Many people still confuse physical activity and exercise, a confusion that may not have life-threatening consequences but can cause them to skip out on the benefits of exercise. In this article, we will take a closer look at the many differences between physical activity and exercise.
General and Specific Difference
Physical activity is a movement where the muscles contract. As such, every activity we do during our waking moments that involve movement is considered as physical activity – walking and running, climbing the stairs, doing the housework, and gardening, among others.
Exercise is a specific type of physical activity. It’s specific in the sense that it’s a planned and purposeful physical activity with the express aim of achieving overall fitness, among other health benefits. Examples include cycling on a stationary bike, running on a treadmill, and lifting weights at 24 Hour Fitness for an hour or so.
Difference in Intensity
Most of the physical activity we perform on a daily basis is considered light to moderate in intensity. When we say light to moderate intensity, we mean that you can still talk when you’re doing the physical activity. When you’re walking, doing chores, or gardening, you can still hold a conversation like you normally would when you’re just sitting down or standing up.
But when it comes to exercise, heavy intensity is the key to reaping its health benefits. The physical activity should be vigorous, which means you have to catch your breath before you say a few words or you can’t carry on a normal conversation while engaged in it. You must then do the physical activity vigorously, such as jogging non-stop for 10 kilometers or swimming for 10 laps.

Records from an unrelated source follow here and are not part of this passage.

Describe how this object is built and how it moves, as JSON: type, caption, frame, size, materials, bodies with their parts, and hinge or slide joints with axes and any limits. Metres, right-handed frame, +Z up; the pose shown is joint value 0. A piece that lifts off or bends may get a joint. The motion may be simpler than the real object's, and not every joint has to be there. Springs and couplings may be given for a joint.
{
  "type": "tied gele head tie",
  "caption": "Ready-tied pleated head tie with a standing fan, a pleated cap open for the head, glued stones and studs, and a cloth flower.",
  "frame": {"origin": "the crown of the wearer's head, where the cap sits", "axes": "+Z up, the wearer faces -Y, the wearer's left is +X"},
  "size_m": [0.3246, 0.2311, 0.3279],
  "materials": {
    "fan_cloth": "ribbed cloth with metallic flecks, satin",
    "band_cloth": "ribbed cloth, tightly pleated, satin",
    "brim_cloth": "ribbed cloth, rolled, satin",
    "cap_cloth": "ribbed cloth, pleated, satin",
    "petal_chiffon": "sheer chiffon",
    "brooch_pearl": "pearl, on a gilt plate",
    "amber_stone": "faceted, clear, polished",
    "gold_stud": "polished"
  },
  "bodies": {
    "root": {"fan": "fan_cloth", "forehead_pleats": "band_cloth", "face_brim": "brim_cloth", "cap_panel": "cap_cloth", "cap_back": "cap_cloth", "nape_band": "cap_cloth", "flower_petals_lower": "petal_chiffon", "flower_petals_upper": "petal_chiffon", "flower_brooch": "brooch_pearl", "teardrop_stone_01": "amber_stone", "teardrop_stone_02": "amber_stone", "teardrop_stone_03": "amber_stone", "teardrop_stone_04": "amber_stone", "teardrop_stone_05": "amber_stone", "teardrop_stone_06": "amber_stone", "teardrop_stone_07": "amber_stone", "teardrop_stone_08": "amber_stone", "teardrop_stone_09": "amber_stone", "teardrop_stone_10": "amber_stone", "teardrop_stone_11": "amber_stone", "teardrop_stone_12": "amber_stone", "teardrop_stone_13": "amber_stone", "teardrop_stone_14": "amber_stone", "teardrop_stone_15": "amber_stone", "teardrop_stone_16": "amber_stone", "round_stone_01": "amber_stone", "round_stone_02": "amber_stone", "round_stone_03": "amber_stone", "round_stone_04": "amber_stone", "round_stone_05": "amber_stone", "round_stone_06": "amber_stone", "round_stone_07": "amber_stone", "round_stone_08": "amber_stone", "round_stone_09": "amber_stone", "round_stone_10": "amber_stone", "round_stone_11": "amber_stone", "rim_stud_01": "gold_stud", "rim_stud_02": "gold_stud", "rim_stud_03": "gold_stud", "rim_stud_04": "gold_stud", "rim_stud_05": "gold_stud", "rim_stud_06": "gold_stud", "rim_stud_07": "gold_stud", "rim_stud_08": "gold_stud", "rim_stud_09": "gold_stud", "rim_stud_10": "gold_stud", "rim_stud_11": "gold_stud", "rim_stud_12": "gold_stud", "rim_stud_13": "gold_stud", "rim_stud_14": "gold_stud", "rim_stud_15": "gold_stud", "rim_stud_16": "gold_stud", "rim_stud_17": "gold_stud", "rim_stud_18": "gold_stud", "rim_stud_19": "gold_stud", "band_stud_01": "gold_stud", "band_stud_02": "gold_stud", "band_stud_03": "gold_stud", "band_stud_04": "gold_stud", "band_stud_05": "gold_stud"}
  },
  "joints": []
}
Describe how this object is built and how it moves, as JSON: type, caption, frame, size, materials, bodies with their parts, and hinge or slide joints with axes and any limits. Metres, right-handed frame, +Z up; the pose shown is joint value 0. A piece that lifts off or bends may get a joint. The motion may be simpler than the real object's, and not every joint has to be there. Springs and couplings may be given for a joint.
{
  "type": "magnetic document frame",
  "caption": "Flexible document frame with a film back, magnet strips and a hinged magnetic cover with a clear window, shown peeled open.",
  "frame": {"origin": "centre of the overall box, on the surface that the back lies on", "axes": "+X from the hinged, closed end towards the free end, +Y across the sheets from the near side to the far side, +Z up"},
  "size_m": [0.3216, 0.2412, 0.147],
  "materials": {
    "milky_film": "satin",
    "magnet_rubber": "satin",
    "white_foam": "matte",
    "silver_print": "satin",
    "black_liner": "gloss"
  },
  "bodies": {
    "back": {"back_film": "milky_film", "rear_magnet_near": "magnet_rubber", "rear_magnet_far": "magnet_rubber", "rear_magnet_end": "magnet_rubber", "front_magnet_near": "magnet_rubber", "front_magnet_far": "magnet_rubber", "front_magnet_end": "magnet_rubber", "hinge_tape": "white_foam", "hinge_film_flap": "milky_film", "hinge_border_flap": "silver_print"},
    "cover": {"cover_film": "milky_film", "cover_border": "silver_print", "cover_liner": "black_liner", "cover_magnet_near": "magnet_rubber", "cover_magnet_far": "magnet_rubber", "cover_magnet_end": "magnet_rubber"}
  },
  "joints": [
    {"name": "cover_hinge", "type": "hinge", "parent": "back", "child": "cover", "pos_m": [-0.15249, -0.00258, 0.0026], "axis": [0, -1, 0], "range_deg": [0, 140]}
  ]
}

With physical activity, your heart rate also remains normal. With exercise, your heart pumps more blood and, thus, beats faster so as to supply more blood (i.e., oxygen and nutrients) into your muscles. Your muscles need fuel for the vigorous movements during exercise.
Difference in Components
Physical activity and exercise are different based on their components, too. You can perform a physical activity without thinking about endurance, strength and stamina but this isn’t the case with exercise. You’re engaged in exercise with the aim of challenging and improving on one or all of these aspects:
- Cardio-respiratory endurance where your lungs can take the pressure of an intense aerobic exercise
- Muscular strength, a must when you’re into weightlifting, whether free weights or weighted equipment or bodyweight
- Muscular endurance that ensures your muscles can sustain their strength through prolonged exercise
- Flexibility, a state where the joints and muscles can be stretched in their full range of motion (i.e., stretching)
Yes, you can address these fitness components through a physically active lifestyle. But if you want to enjoy greater health benefits, you should engage in more vigorous exercise.